When I was smaller though, before the pond started to spew out its vitriol in a volcanic rage,     people fished there regularly. Often, I used to wake just before dawn hearing the fishermen call out to each other in the dark. My earliest memories of an alarm clock consist of the splashes they made as they went below the surface. As I would struggle to raise myself from the depths of a carefree child’s slumber, the men would dive into the turbid waters to retrieve the net    they had fastened the day before. The sun would move across the sky to keep shining on my face   till I could no longer pretend to my mother that I was asleep. I would wake up and sit with my books near the window, my attention being taken up by the huge steel drums in which the fishermen would bring in their day’s haul. Some days, our neighbours would offer my mother some fish if it was a good catch. My mother, with her obsessive hygiene and sanitary practices, would always politely refuse. By that time, the entire neighbourhood had started using the pond as the veritable dumping ground for all their leftovers. Waste management? What is that to people living in cramped bamboo houses in alleys too narrow for garbage trucks to enter!
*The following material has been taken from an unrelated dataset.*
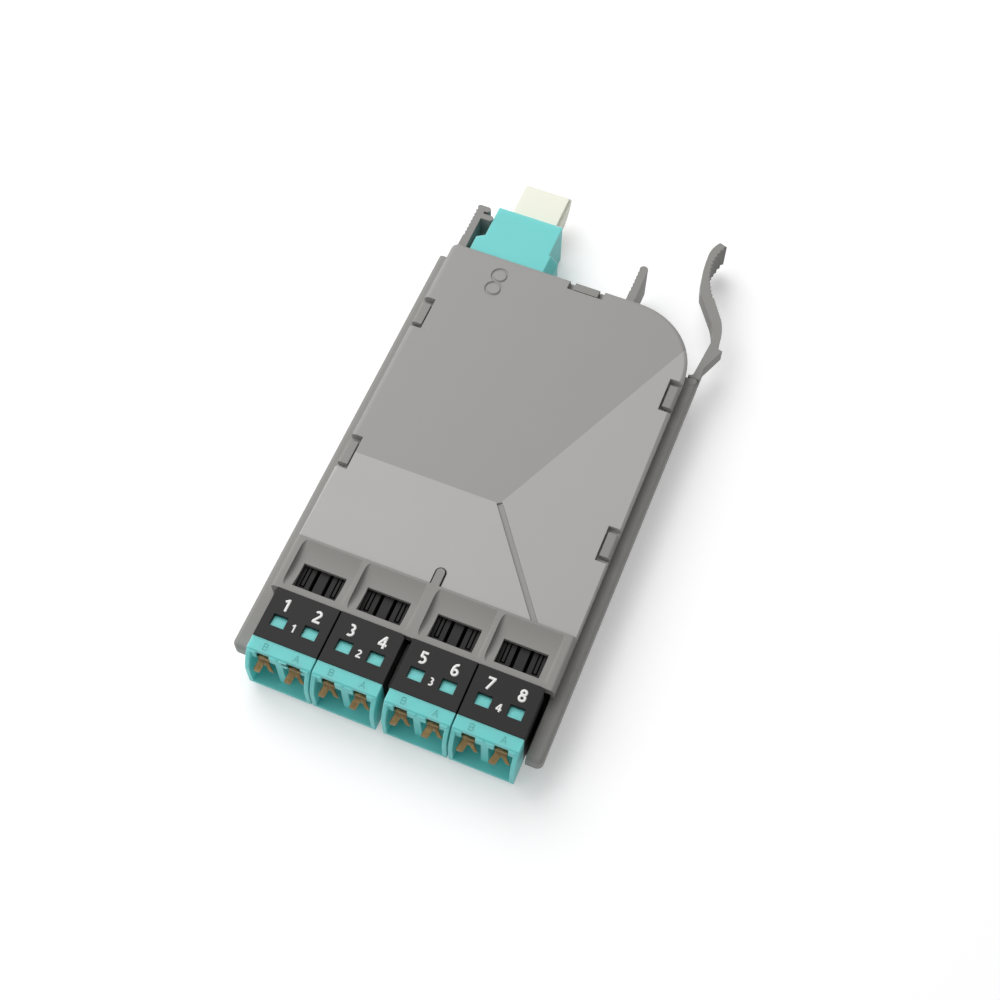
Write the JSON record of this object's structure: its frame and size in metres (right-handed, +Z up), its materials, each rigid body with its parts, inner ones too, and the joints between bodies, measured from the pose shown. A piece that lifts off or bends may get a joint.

But it wasn’t always like this, or so I have heard. Among other things, me and my mother share the same childhood home. When my mother was small, she used to swim a lot in the pond herself. Only it wasn’t a pond back then. Back then when there were a lot less bamboo houses and a lot more bamboo trees, the pond was a river. My father had once shown me an old newspaper advertisement which talked about the theft of a river. Eight-year-old skeptical me had wondered aloud, ‘How can someone steal a river?’ My father had explained that people had filled the river with sand, earth, rubbish wherever they could to gain a bit more land to live on. I had wandered about the other ponds in the area and slowly understood that it is possible to steal rivers, oceans, earth, even the air   we breathe. I also understood that sometimes theft can be a gradual process. I stole the pond a little  every time I threw my wrapped sanitary napkins into it under the cover of darkness. My neighbour stole it a little more the day he decided to give up fishing and open a cycle repair shop instead. In his defence, the pond had also stolen his livelihood, bit by bit, till one day it simply became unfeasible to sustain a wife and a kid on the meagre fishing yield.

The problem with gradual theft is that you can never tell when it’s over. When did the river turn into a pond? Was it the day the pankouris[2] stopped splashing about in the water? Or will it be the day when the last person forgets that this tiny strip of waterbody was once a mighty being joining the Ganges? It won’t be today, or maybe even fifty years from now, but eventually my descendants will one day look at the grazed land behind my childhood home and struggle to remember what lay there. Maybe the name will come to the tip of their tongues and dissolve – “Shonai Nodi”, a lovable river. In Bengali homes, “Shona / Shonai” is often used as a nickname, an endearing term gifted to children by ailing grandparents. I wonder who had bestowed this name on a river. Were they naïve enough to hope that the name would save it? Ageing parents around the world are thrown away to gather dust in old-age homes everyday. How then would a river survive, even one with a mawkishly sentimental name?

It has been a long time since I used to sit down with my books near the window and watch my beloved “Shonai Nodi”. The bamboo houses are almost all two-storied cement buildings now. I listen to people in the neighbourhood complain of the unbearable heat as they proceed to install their second or third air conditioner. Old women gather at dusk and wonder why living near a pond is not cooling their houses as much as it used to do twenty years back. They dump all their household waste in the water while wondering where all the kingfishers have disappeared. The alleys have become more cramped now with new buildings, each vying with the other to occupy just a bit more space. I see people looking hungrily at the narrow sliver of water left. I am perpetually afraid that one day I will return and see a bustling road there. Perhaps then finally the garbage trucks will be able to enter. And my successors will laugh when I tell them the story about the road that was a pond that used to be a river.

[1] The Erinyes (Furies) were three goddesses of vengeance and retribution who punished men for crimes against the natural order. 

[2] Pankouri – Black cormorant, a fish-eating bird found mainly along the inland waters of the Indian Subcontinent.

Koushiki Dasgupta Chaudhuri is a software developer by profession. In her free time, she likes to read, write, travel and occasionally to try to shatter glass ceilings.